Someone Must Eventually Say No. Warnings on the Europe Crisis


Yesterday’s Wall Street rally was indicative of a world investment community desperate for a shred of good news. The U.S. employment figures were better than expected and a consortium of central banks, the Fed included, agreed to prop up European banks with temporary funding.

Everyone now knows the meaning of “moral hazard” – a term foreign to the business vocabulary twenty years ago. It first came to the fore with the Asian Crisis of the summer of 1997. Buyers of bonds of the emerging Asian economies, expecting a lender of last resort, sought to profit from high interest Asian bonds and fixed dollar exchange rates. The two most recent episodes of moral hazard are the U.S. mortgage disaster and the toxic debt of  Ireland, Greece, Portugal, and now Italy. In both cases, investments were made assuming a lender of last resort. Things are different from 1997: We have no credible lenders of last resort who can make whole creditors who stand to lose not billions but trillions.

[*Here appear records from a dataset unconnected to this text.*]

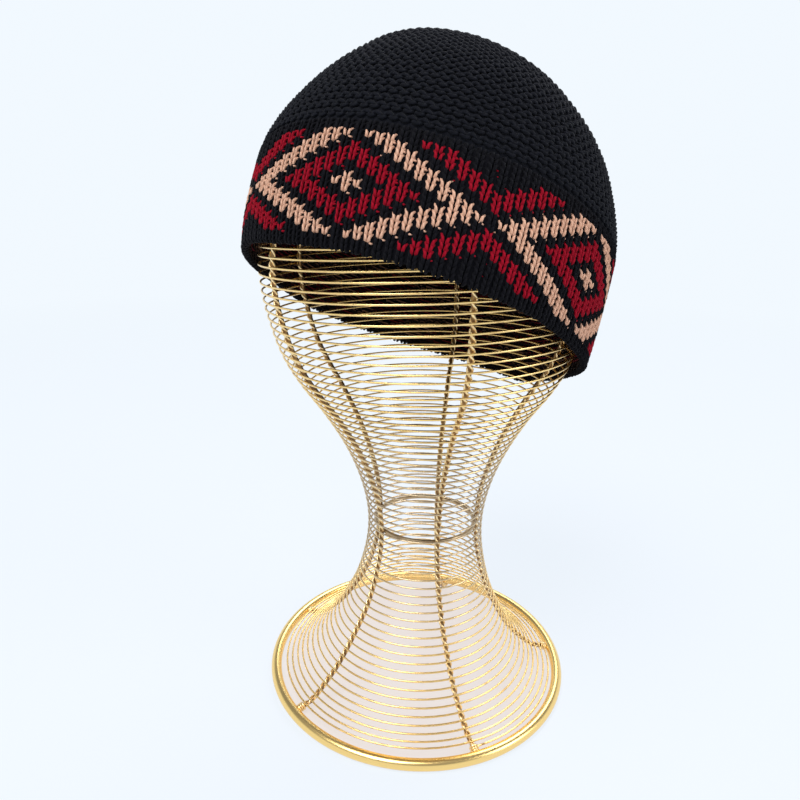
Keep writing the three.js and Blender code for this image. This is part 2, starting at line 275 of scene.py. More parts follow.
class Shape:
    """Faces of several sizes on one list of vertices, with a coordinate pair at each corner."""

    def __init__(self):
        self.vertices, self.faces, self.corners = [], [], []
        self.count = 0

    def add(self, vertices, faces, corners):
        self.vertices.append(vertices.reshape(-1, 3))
        for group, pairs in zip(faces, corners):
            self.faces.append(group + self.count)
            self.corners.append(pairs)
        self.count += self.vertices[-1].shape[0]

    def strands(self, paths, reference, width, depth, sides, closed=False):
        """Tubes along paths of shape (tubes, points, 3). The width lies square to the reference direction."""
        tubes, count = paths.shape[:2]
        if closed:
            tangent = np.roll(paths, -1, 1) - np.roll(paths, 1, 1)
        else:
            tangent = np.gradient(paths, axis=1)
        tangent = tangent / np.linalg.norm(tangent, axis=-1, keepdims=True)
        across = np.cross(reference, tangent)
        across = across / np.linalg.norm(across, axis=-1, keepdims=True)
        upward = np.cross(tangent, across)
        angle = np.arange(sides) / sides * TURN
        width = np.broadcast_to(width, (tubes, count))[..., None, None]
        depth = np.broadcast_to(depth, (tubes, count))[..., None, None]
        ring = across[:, :, None] * np.cos(angle)[:, None] * width
        ring = ring + upward[:, :, None] * np.sin(angle)[:, None] * depth
        vertices = paths[:, :, None] + ring
        spans = count if closed else count - 1
        tube, i, j = np.meshgrid(np.arange(tubes), np.arange(spans), np.arange(sides), indexing="ij")
        follow, turn = (i + 1) % count, (j + 1) % sides

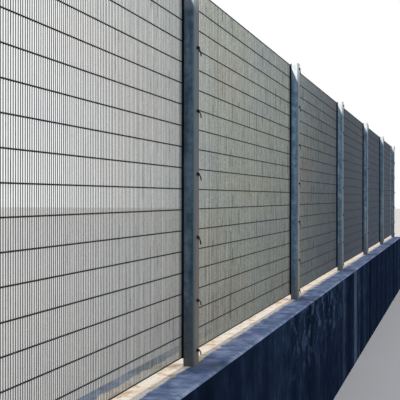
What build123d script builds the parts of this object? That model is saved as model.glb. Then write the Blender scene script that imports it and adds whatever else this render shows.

Moral hazard and lenders of last resort are addictions. We realize their costs only after the fact, and then we must agree to yet another bailout. Otherwise the costs are too high.

We now stand at a watershed in Europe. Creditor countries and Eurocrats tell Germany, the European Central Bank, and the IMF that the costs of yet another bailout are small compared to the alternative. Apparently, the world’s central banks yesterday caved in, at least partially. Only the German voter and perhaps the European Central Bank are left standing against the bail-out consensus. It is argued that somehow the European Union needs time to discipline the spendthrift Greeks, Portuguese, and Italians. But the central bank signal to them is “continue as is. Pretend to change your ways. You are too big too fail, so don’t worry.”

Overlooked in all the confusion is that the central bank loans and European emergency funds are tiny compared to the total bailout costs. Sufficient funding can only be had if private lenders participate. But so far, there are no signs of interest on their part. A more likely result is that private speculators will test the resolve of European governments and central banks to back toxic debt.

Once Soros and others enter the ring, my bets are on the private speculators. Taxpayers around the globe will pay dearly, and we will learn again that moral hazard has substantial costs. We will then immediately forget this lesson until the next catastrophe.